En 1961 Thain, que llevaba más de un año tratando de reabrir el caso, fue despedido oficialmente por la BEA. Un borrón gigantesco en una hoja de servicios impecable. La razón principal que argumentaron para ello fue haberse intercambiado el asiento con Rayment. Se negó a rendirse también en ese momento. Llamó a todas las puertas y en 1965 los alemanes aceptaron evaluar sus pruebas y repasar el caso. Nada cambió. Reichel mantuvo su opinión pese a que la mujer de Thain, ingeniera química, había demostrado que el hielo que encontró el investigador alemán era consecuencia del bicarbonato de sodio que los bomberos utilizaron para controlar el fuego en el Ambassador. Pero todos los esfuerzos eran inútiles.

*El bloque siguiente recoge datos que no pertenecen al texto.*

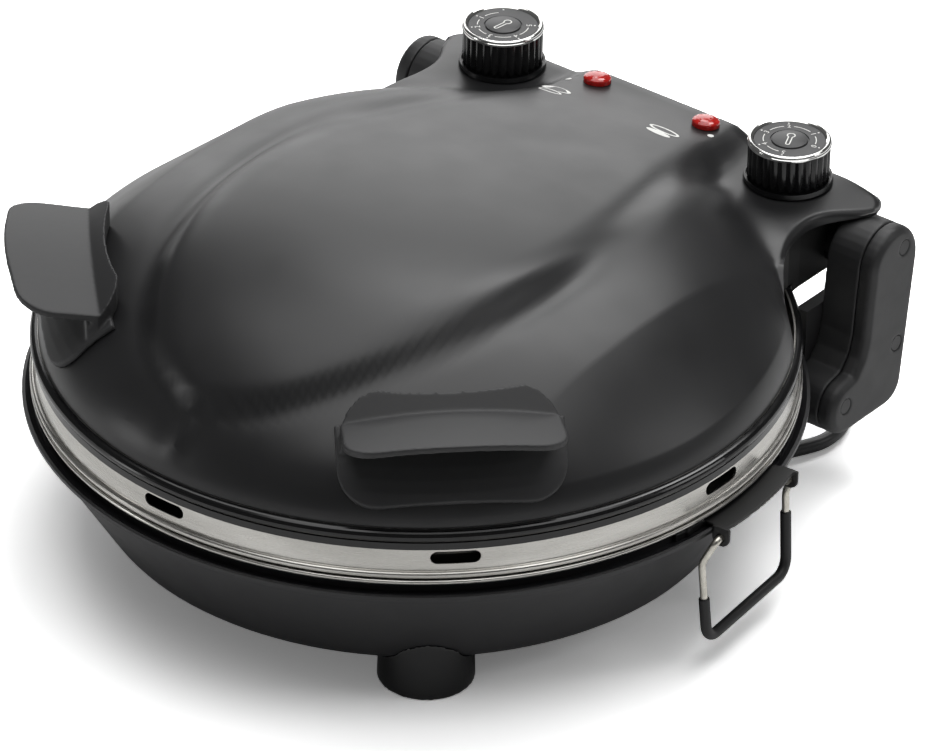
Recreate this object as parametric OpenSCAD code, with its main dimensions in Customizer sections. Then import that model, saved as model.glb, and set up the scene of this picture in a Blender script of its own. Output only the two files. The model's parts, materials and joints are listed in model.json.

El destino de Thain cambió en 1967 cuando el Primer Ministro británico, Harold Wilson, aseguró a la salida de un partido del Manchester United que se estaba cometiendo una injusticia con él y el Gobierno ordenó una investigación. Salieron entonces a la luz muchas de las conclusiones a las que había llegado el piloto durante sus años de investigación encerrado en su granja. Los experimentos de su mujer con el bicarbonato de sodio, las pruebas que algunas compañías estaban realizando sobre el despegue con nieve, los testimonios mutilados o la constatación de que aquella tarde el Ambassador, por sus características, había necesitado utilizar más metros de pista que los vuelos que habían despegado minutos antes y que por eso se había adentrado en la zona donde había más nieve acumulada. Pero lo que acabó de solucionar todo fue el análisis de la famosa imagen tomada desde la terminal del avión poco antes de despegar. El estudio del negativo demostró que lo que Reichel consideraba hielo en las alas no era más que el reflejo de la luz. Ante todas esas evidencias Thain fue exonerado de toda culpa, su hoja de servicios limpiada aunque nunca más volvió a volar. Los alemanes, en cambio, nunca le disculparon y mantuvieron su versión. Thain había necesitado once años para salvar su honor. Había dedicado su vida a ello. Tenía 36 años cuando sucedió el accidente y ahora, con 47, estaba agotado física y mentalmente, aunque liberado en parte de una pesada carga. Retirado forzosamente en su granja su cuerpo resistió cinco años el desgaste que le había supuesto su lucha. Con poco más de cincuenta un infarto acabó con él.